The challenge for Africans is to develop while retaining their social and cultural richness. There is much to do and the challenge for small charities like ours is to scale up the small islands of success we have helped to create because what happens in Africa affects us all. As John Donne wrote: "No man is an island entire of itself. every man’s death diminishes me."

August 2007: the first cohort of Sonagnon girls

Our first intake of 21 girls are happy in their new environment and it was really moving to see how, after only a few months, they have already gained in self-confidence and assurance. They are learning 3 main skills: food processing, sewing and hairdressing. Basic food processing (essentially gari, a delicacy of the whole costal region of West Africa based on cassava flour) has been already mastered more or less satisfactorily in 3 months and they will graduate soon to more elaborate products like fruit syrups, cakes and special groundnut biscuits called Klui-klui.

Outside these "practical" skills, the girls are also taught literacy and numeracy, home economics, basic health and Aids prevention and basic French. They are keen to learn and while they seem quite at ease with the 3 "monitrices" (trainers) and with the Directrice. Soon some activities will be added to the study cycle: soap making, tie-and-dye, macramé bags and a few others. This means that the Centre will be able to sell the products they will make in these areas of activity but it also means more equipment for us to buy! The sale of the gari produced by the girls has already yielded some (small) revenue for the Centre, a fact which is well in line with our goal to gradually withdraw and to pass on the responsibility of the Centre to the local and national authorities.

The other important development is the realisation by all concerned that the Centre needs a purpose-built boarding block sooner rather than later. It has always been on the cards that we would need at some point to envisage financing this but the parents were adamant that since the start, the Sonagnon Centre had to be a boarding institution, first for the safety of the girls (Nigeria with its real dangers and its "wicked" attractions is only 30 miles away) but also because boarding creates an important bond, outside the extended family, between the girls themselves and with the staff and the village community and encourages independence, self reliance and self confidence. Those are qualities that girls of such a relatively poor level of education, don’t often have the opportunity to acquire and boarding becomes a real educational tool.

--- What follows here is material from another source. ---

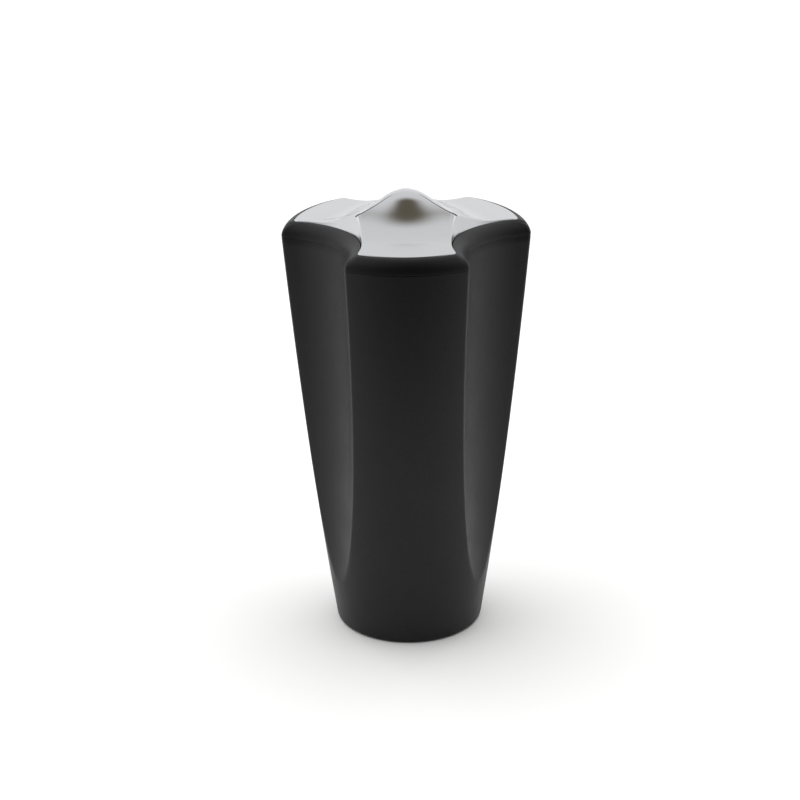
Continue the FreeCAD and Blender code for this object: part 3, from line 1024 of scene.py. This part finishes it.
@dataclass
class Studio:
    """The camera, the pale floor and the soft light around the knob.

    The room is a map of brightness by direction: X to the right, Y away from the camera, Z up,
    each from -1 to 1. The spans say between which values of one axis a step lies.
    """

    # The camera, fitted to the photograph's outline; the target is the pixel it looks at.
    target_height: float = 38.78 * MM
    distance: float = 390.3 * MM
    elevation: float = math.radians(22.16)
    yaw: float = math.radians(0.217)
    roll: float = math.radians(0.478)
    lens: float = 94.5
    sensor: float = 36.0
    near_clip: float = 10.0 * MM
    image_side: float = 800.0
    target_pixel: Pair = (407.79, 423.36)
    # The floor ends just in front of the knob, below the picture's edge.
    floor_side: float = 6.0
    floor_front: float = 0.11
    floor_tone: float = 0.9
    floor_roughness: float = 0.9
    # The room is darker on the camera's side.
    room_level: float = 1.03
    front_level: float = 0.12
    front_span: Pair = (-0.9, 0.1)
    # The dark gap overhead, which the peak mirrors as a round spot.
    gap_colour: Colour = (0.155, 0.135, 0.095)
    gap_depth: float = 1.0
    gap_span: Pair = (0.0, 0.4)
    gap_side: float = 0.02
    gap_core: float = 0.38
    gap_left: float = 0.43
    gap_right: float = 0.5
    gap_full: float = -0.05
    gap_back: float = 0.52
    # The brighter panels on both sides of the gap, and the brighter wall at the left.
    panel_glow: float = 0.45
    panel_side_span: Pair = (0.32, 0.6)
    panel_height_span: Pair = (0.55, 0.75)
    left_glow: float = 0.15
    left_span: Pair = (-0.8, -0.2)
    light_side: float = 0.9
    light_power: float = 6.0
    light_place: tuple[float, float, float] = (-0.06, 0.1, 0.9)

    def camera(self) -> None:
        """Places the camera as the photograph's was."""
        a, e = self.yaw, self.elevation
        right = Vector((math.cos(a), -math.sin(a), 0.0))
        up = Vector((math.sin(e) * math.sin(a), math.sin(e) * math.cos(a), math.cos(e)))
        ahead = Vector((math.cos(e) * math.sin(a), math.cos(e) * math.cos(a), -math.sin(e)))
        across = right * math.cos(self.roll) - up * math.sin(self.roll)
        upright = right * math.sin(self.roll) + up * math.cos(self.roll)
        turn = Matrix((across, upright, -ahead)).transposed().to_4x4()
        spot = Vector((0.0, 0.0, self.target_height)) - ahead * self.distance
        data = bpy.data.cameras.new("camera")
        data.lens = self.lens
        data.sensor_width = self.sensor
        data.clip_start = self.near_clip
        middle = self.image_side / 2
        data.shift_x = (middle - self.target_pixel[0]) / self.image_side
        data.shift_y = (self.target_pixel[1] - middle) / self.image_side
        camera = bpy.data.objects.new("camera", data)
        camera.matrix_world = Matrix.Translation(spot) @ turn
        bpy.context.scene.collection.objects.link(camera)
        bpy.context.scene.camera = camera

    def floor(self) -> None:
        """Lays the plain pale floor."""
        bm = bmesh.new()
        bmesh.ops.create_grid(bm, x_segments=1, y_segments=1, size=self.floor_side / 2)
        back = Vector((0.0, self.floor_side / 2 - self.floor_front, 0.0))
        bmesh.ops.translate(bm, verts=bm.verts, vec=back)
        mesh = bpy.data.meshes.new("floor")
        bm.to_mesh(mesh)
        bm.free()
        material = bpy.data.materials.new("pale_floor")
        material.use_nodes = True
        shader = material.node_tree.nodes["Principled BSDF"]
        tone = self.floor_tone
        shader.inputs["Base Color"].default_value = (tone, tone, tone, 1.0)
        shader.inputs["Roughness"].default_value = self.floor_roughness
        shader.inputs["Specular IOR Level"].default_value = 0.0
        mesh.materials.append(material)
        floor = bpy.data.objects.new("floor", mesh)
        bpy.context.scene.collection.objects.link(floor)

    def gap(self, nodes: Nodes, axes: bpy.types.bpy_prop_collection) -> bpy.types.NodeSocket:
        """Marks the dark gap overhead, round at its back and open towards the camera's side.

        Args:
            nodes: Helper on the world's tree.
            axes: Sockets of the direction's three axes.

        Returns:
            A mask that is 1 in the gap and 0 elsewhere.
        """
        across = nodes.maths("SUBTRACT", axes["X"], self.gap_side)
        leftward = nodes.maths("DIVIDE", across, -self.gap_left)
        across = nodes.maths("MAXIMUM", nodes.maths("DIVIDE", across, self.gap_right), leftward)
        behind = nodes.maths("SUBTRACT", axes["Y"], self.gap_full)
        behind = nodes.maths("DIVIDE", nodes.maths("MAXIMUM", behind, 0.0), self.gap_back)
        inside = nodes.eased(nodes.length(across, behind), (self.gap_core, 1.0), 1.0, 0.0)
        above = nodes.eased(axes["Z"], self.gap_span, 0.0, self.gap_depth)
        return nodes.maths("MULTIPLY", inside, above)

    def brightness(
        self, nodes: Nodes, axes: bpy.types.bpy_prop_collection
    ) -> bpy.types.NodeSocket:
        """Brightness of the room, with its darker front, its panels and its left wall.

        Args:
            nodes: Helper on the world's tree.
            axes: Sockets of the direction's three axes.

        Returns:
            The brightness as a socket.
        """
        depth = nodes.eased(axes["Y"], self.front_span, self.front_level, 1.0)
        aside = nodes.maths("ABSOLUTE", axes["X"])
        panels = nodes.eased(aside, self.panel_side_span, 0.0, self.panel_glow)
        high = nodes.eased(axes["Z"], self.panel_height_span, 0.0, 1.0)
        left = nodes.eased(axes["X"], self.left_span, self.left_glow, 0.0)
        level = nodes.maths("ADD", depth, nodes.maths("MULTIPLY", panels, high))
        return nodes.maths("MULTIPLY", nodes.maths("ADD", level, left), self.room_level)

    def surroundings(self) -> None:
        """Surrounds the knob with a white room: bright panels overhead with a dark gap between."""
        world = bpy.data.worlds.new("studio")
        bpy.context.scene.world = world
        world.use_nodes = True
        nodes = Nodes(world.node_tree)
        background = world.node_tree.nodes["Background"]
        where = nodes.add("TexCoord")
        axes = nodes.add("SeparateXYZ", Vector=where.outputs["Generated"]).outputs
        colour = nodes.mix(self.gap(nodes, axes), (1.0, 1.0, 1.0), self.gap_colour)
        nodes.feed(background.inputs["Color"], colour)
        nodes.feed(background.inputs["Strength"], self.brightness(nodes, axes))

    def soft_light(self) -> None:
        """Hangs a large soft light that the cap doesn't mirror."""
        data = bpy.data.lights.new("overhead", "AREA")
        data.shape = "SQUARE"
        data.size = self.light_side
        data.energy = self.light_power
        light = bpy.data.objects.new("overhead", data)
        light.matrix_world = Matrix.Translation(self.light_place)
        light.visible_glossy = False
        bpy.context.scene.collection.objects.link(light)

    def build(self) -> None:
        """Sets up the whole studio."""
        self.camera()
        self.floor()
        self.surroundings()
        self.soft_light()
        bpy.context.scene.view_settings.view_transform = "Standard"


def main() -> None:
    """Builds the knob's pieces and the studio."""
    logging.basicConfig(level=logging.INFO, format="%(name)s %(message)s")
    group = grain_group()
    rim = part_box("grip_body")[1].z
    cap = Cap(rim_height=rim)
    Grip(height=rim).build(cap.seat(), MattPlastic().material(group))
    cap.build(SatinSilver().material(group))
    Insert().build(TurnedBrass().material(group))
    Studio().build()


if __name__ == "__main__":
    main()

At the moment the 21 girls are sleeping in one of the 4 little "pavilions" that constitute the Centre but as it is not purpose-built, they have to pack everything away, fold their sleeping mats (there is no space for beds) and store the lot every morning in one of the little rooms. It is not satisfactory and can only be temporary. Besides, in March 2008, a new influx of girls will come in while the present one will start their second year. So where are they going to be lodged? It is therefore urgent to build the "Internat" (boarding block) but the present level of our finances does not permit yet another big capital expenditure as we have to pay the salaries of the staff, purchase quite a lot of equipment still and shoulder the running costs of the Centre. In view of this, we are looking for a special fund-raising opportunity as according to a first rough estimate, we will need to raise about £35.000 to build the boarding complex.

We have recently been sharply reminded how topical and important the creation of "our" Training Centre is, with the publication by The Times on Friday 23 March of a 3-page article on child-trafficking (especially girls) in West Africa in general and Benin in particular. It makes chilling reading but it also may comfort you in the idea that we are on the right track as we are allowing these girls to get a skill and an education, even if our small Training Centre seems to be only a drop in the ocean.